[Records from a data collection]
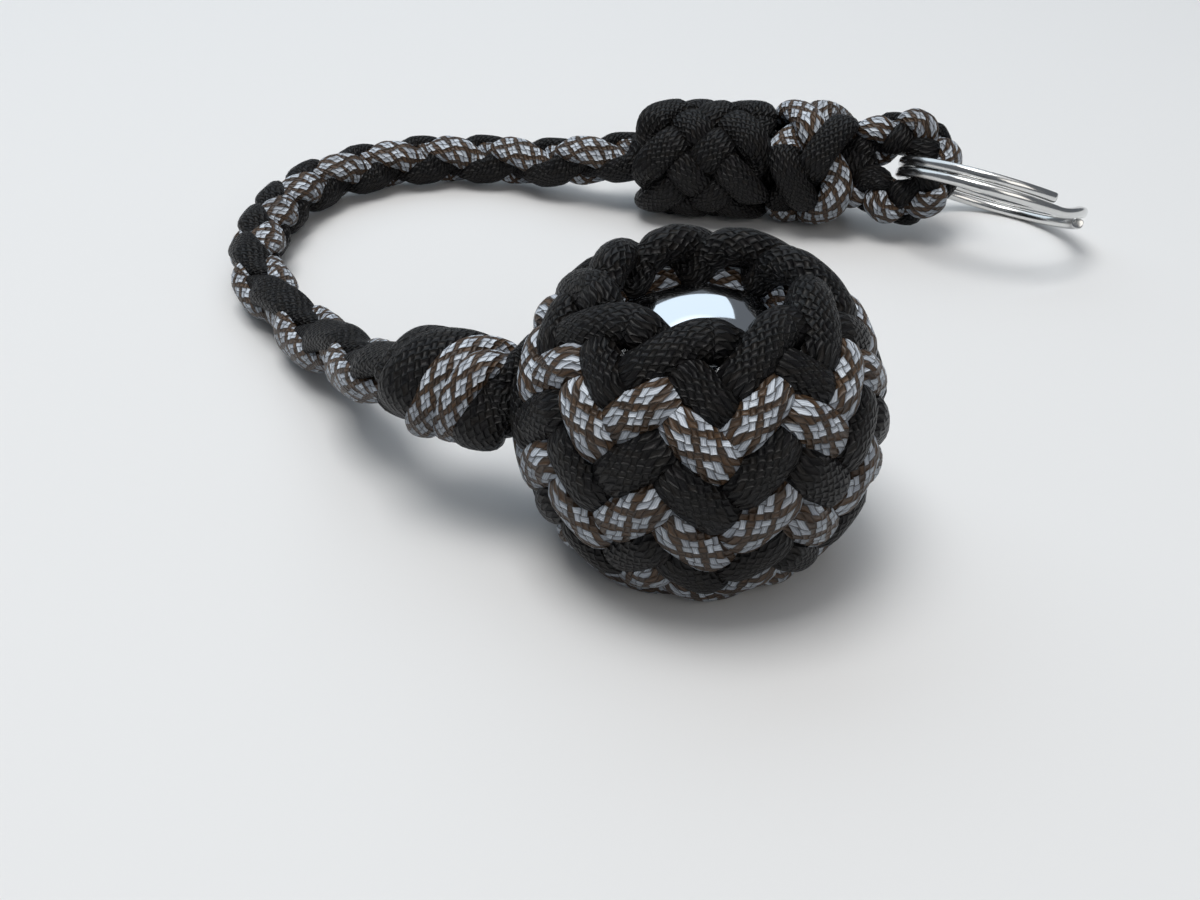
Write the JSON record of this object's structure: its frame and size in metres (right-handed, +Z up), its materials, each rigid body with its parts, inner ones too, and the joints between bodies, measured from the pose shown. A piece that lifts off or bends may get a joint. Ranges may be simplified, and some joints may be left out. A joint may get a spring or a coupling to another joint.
{
  "type": "paracord keychain",
  "caption": "Steel ball in a woven two-colour cord cover, on a braided lanyard with a woven band, a pair knot, an eye and a split ring.",
  "frame": {"origin": "on the surface the keychain lies on, under the middle of the box round its solid pieces (without the free braid)", "axes": "+Z up, +Y away from the viewer of the picture, +X to the picture's right"},
  "size_m": [0.1233, 0.1169, 0.0301],
  "materials": {
    "black": "braided nylon cord, dull, near black",
    "patterned": "braided nylon cord, pale silver blue diamonds on dark brown",
    "steel": "polished bearing steel",
    "nickel": "bright nickel-plated steel"
  },
  "bodies": {
    "keychain": {"steel_ball": "steel", "cover_black_cord": "black", "cover_patterned_cord": "patterned", "collar_black_wrap_1": "black", "collar_black_wrap_2": "black", "collar_patterned_wrap_1": "patterned", "collar_patterned_wrap_2": "patterned", "neck_black_strand_1": "black", "neck_black_strand_2": "black", "neck_patterned_strand_1": "patterned", "neck_patterned_strand_2": "patterned", "lanyard_braid": "black", "inner_core": "black", "woven_band_cord": "black", "knot_black_strand_1": "black", "knot_black_strand_2": "black", "knot_patterned_strand_1": "patterned", "knot_patterned_strand_2": "patterned", "eye_braid": "black"},
    "ring": {"split_ring": "nickel"}
  },
  "joints": [
    {"name": "ring_swing", "type": "hinge", "parent": "keychain", "child": "ring", "pos_m": [0.02035, 0.03878, 0.0102], "axis": [-0.1852, -0.8736, 0.4501], "range_deg": [-140, 160]}
  ]
}
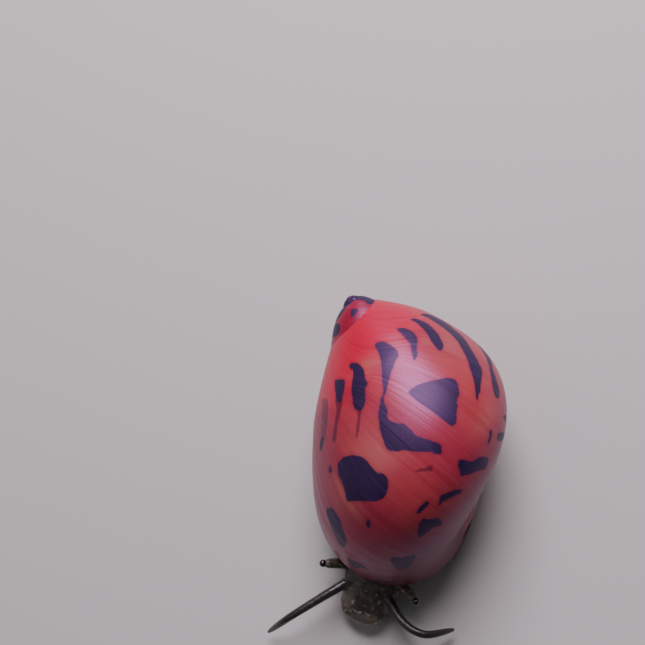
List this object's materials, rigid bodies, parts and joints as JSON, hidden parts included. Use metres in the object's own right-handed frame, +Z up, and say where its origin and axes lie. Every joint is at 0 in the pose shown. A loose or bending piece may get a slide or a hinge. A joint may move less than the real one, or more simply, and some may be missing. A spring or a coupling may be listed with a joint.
{
  "type": "nerite snail",
  "caption": "Life-size crawling nerite snail: glossy orange-red domed shell with dark blotches and a short spire, broad foot, snout, long feelers and stalked eyes.",
  "frame": {"origin": "a point on the flat sole of the foot, near its middle", "axes": "-Y forward to the head, +X to the animal's left, +Z up; the sole lies at z = 0"},
  "size_m": [0.0157, 0.0283, 0.0136],
  "materials": {
    "shell": "glossy orange-red shell with near-black violet blotches",
    "shell_deck": "smooth cream callus",
    "operculum": "satin, fine growth lines",
    "mantle": "moist, mottled",
    "flesh": "moist, grey with dark and pale flecks",
    "tentacle": "moist, fine dark lines",
    "eye": "glossy black bead"
  },
  "bodies": {
    "root": {"shell_body_whorl": "shell", "shell_spire": "shell", "shell_deck": "shell_deck", "mantle": "mantle", "foot": "flesh", "foot_tail": "flesh", "operculum": "operculum", "neck": "flesh", "head": "flesh", "snout": "flesh", "tentacle_right": "tentacle", "tentacle_tip_right": "tentacle", "tentacle_left": "tentacle", "tentacle_tip_left": "tentacle", "eyestalk_right": "flesh", "eyestalk_left": "flesh", "eye_right": "eye", "eye_left": "eye"}
  },
  "joints": []
}
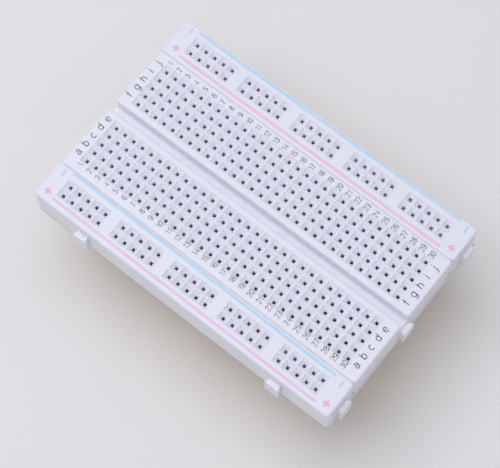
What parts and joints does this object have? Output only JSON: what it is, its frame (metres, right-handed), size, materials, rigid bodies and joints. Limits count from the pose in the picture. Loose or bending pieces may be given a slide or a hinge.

#### [GIVEN INSTRUCTION]
Without changing a word, restate the whole listing.

#### [FINAL RESULT]
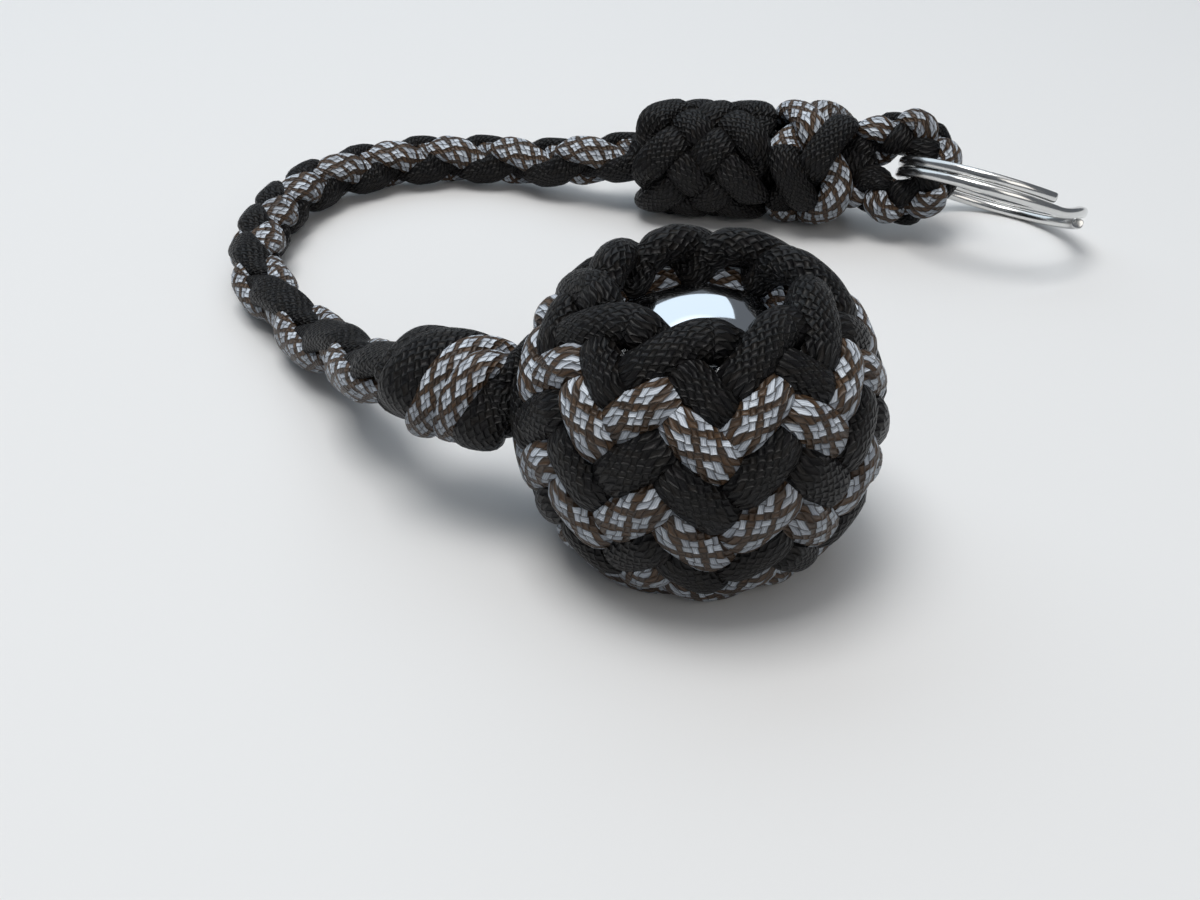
Write the JSON record of this object's structure: its frame and size in metres (right-handed, +Z up), its materials, each rigid body with its parts, inner ones too, and the joints between bodies, measured from the pose shown. A piece that lifts off or bends may get a joint. Ranges may be simplified, and some joints may be left out. A joint may get a spring or a coupling to another joint.
{
  "type": "paracord keychain",
  "caption": "Steel ball in a woven two-colour cord cover, on a braided lanyard with a woven band, a pair knot, an eye and a split ring.",
  "frame": {"origin": "on the surface the keychain lies on, under the middle of the box round its solid pieces (without the free braid)", "axes": "+Z up, +Y away from the viewer of the picture, +X to the picture's right"},
  "size_m": [0.1233, 0.1169, 0.0301],
  "materials": {
    "black": "braided nylon cord, dull, near black",
    "patterned": "braided nylon cord, pale silver blue diamonds on dark brown",
    "steel": "polished bearing steel",
    "nickel": "bright nickel-plated steel"
  },
  "bodies": {
    "keychain": {"steel_ball": "steel", "cover_black_cord": "black", "cover_patterned_cord": "patterned", "collar_black_wrap_1": "black", "collar_black_wrap_2": "black", "collar_patterned_wrap_1": "patterned", "collar_patterned_wrap_2": "patterned", "neck_black_strand_1": "black", "neck_black_strand_2": "black", "neck_patterned_strand_1": "patterned", "neck_patterned_strand_2": "patterned", "lanyard_braid": "black", "inner_core": "black", "woven_band_cord": "black", "knot_black_strand_1": "black", "knot_black_strand_2": "black", "knot_patterned_strand_1": "patterned", "knot_patterned_strand_2": "patterned", "eye_braid": "black"},
    "ring": {"split_ring": "nickel"}
  },
  "joints": [
    {"name": "ring_swing", "type": "hinge", "parent": "keychain", "child": "ring", "pos_m": [0.02035, 0.03878, 0.0102], "axis": [-0.1852, -0.8736, 0.4501], "range_deg": [-140, 160]}
  ]
}
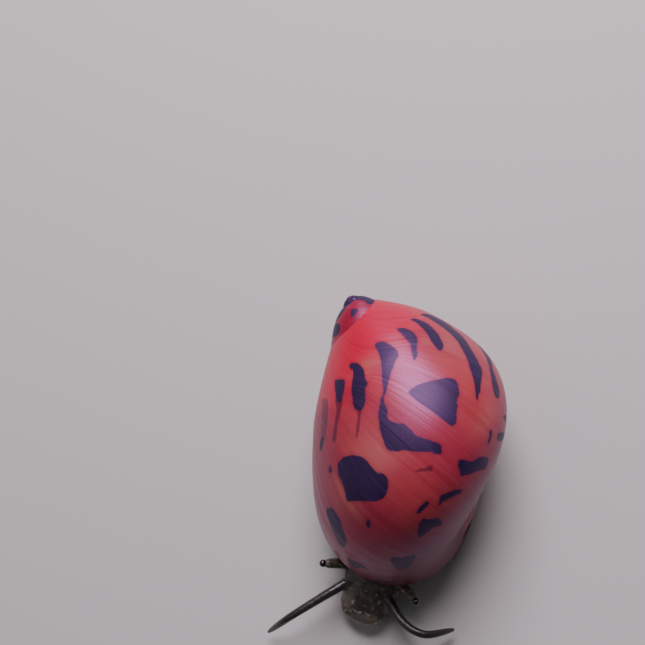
List this object's materials, rigid bodies, parts and joints as JSON, hidden parts included. Use metres in the object's own right-handed frame, +Z up, and say where its origin and axes lie. Every joint is at 0 in the pose shown. A loose or bending piece may get a slide or a hinge. A joint may move less than the real one, or more simply, and some may be missing. A spring or a coupling may be listed with a joint.
{
  "type": "nerite snail",
  "caption": "Life-size crawling nerite snail: glossy orange-red domed shell with dark blotches and a short spire, broad foot, snout, long feelers and stalked eyes.",
  "frame": {"origin": "a point on the flat sole of the foot, near its middle", "axes": "-Y forward to the head, +X to the animal's left, +Z up; the sole lies at z = 0"},
  "size_m": [0.0157, 0.0283, 0.0136],
  "materials": {
    "shell": "glossy orange-red shell with near-black violet blotches",
    "shell_deck": "smooth cream callus",
    "operculum": "satin, fine growth lines",
    "mantle": "moist, mottled",
    "flesh": "moist, grey with dark and pale flecks",
    "tentacle": "moist, fine dark lines",
    "eye": "glossy black bead"
  },
  "bodies": {
    "root": {"shell_body_whorl": "shell", "shell_spire": "shell", "shell_deck": "shell_deck", "mantle": "mantle", "foot": "flesh", "foot_tail": "flesh", "operculum": "operculum", "neck": "flesh", "head": "flesh", "snout": "flesh", "tentacle_right": "tentacle", "tentacle_tip_right": "tentacle", "tentacle_left": "tentacle", "tentacle_tip_left": "tentacle", "eyestalk_right": "flesh", "eyestalk_left": "flesh", "eye_right": "eye", "eye_left": "eye"}
  },
  "joints": []
}
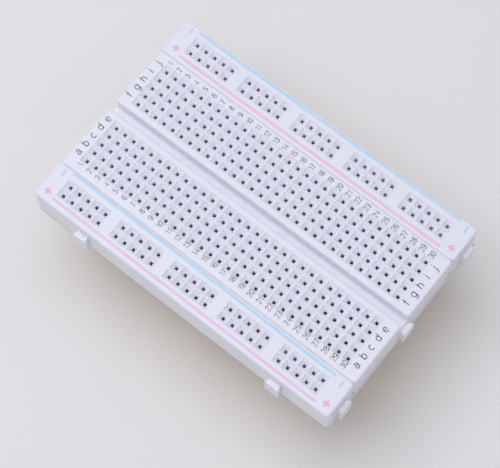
What parts and joints does this object have? Output only JSON: what it is, its frame (metres, right-handed), size, materials, rigid bodies and joints. Limits count from the pose in the picture. Loose or bending pieces may be given a slide or a hinge.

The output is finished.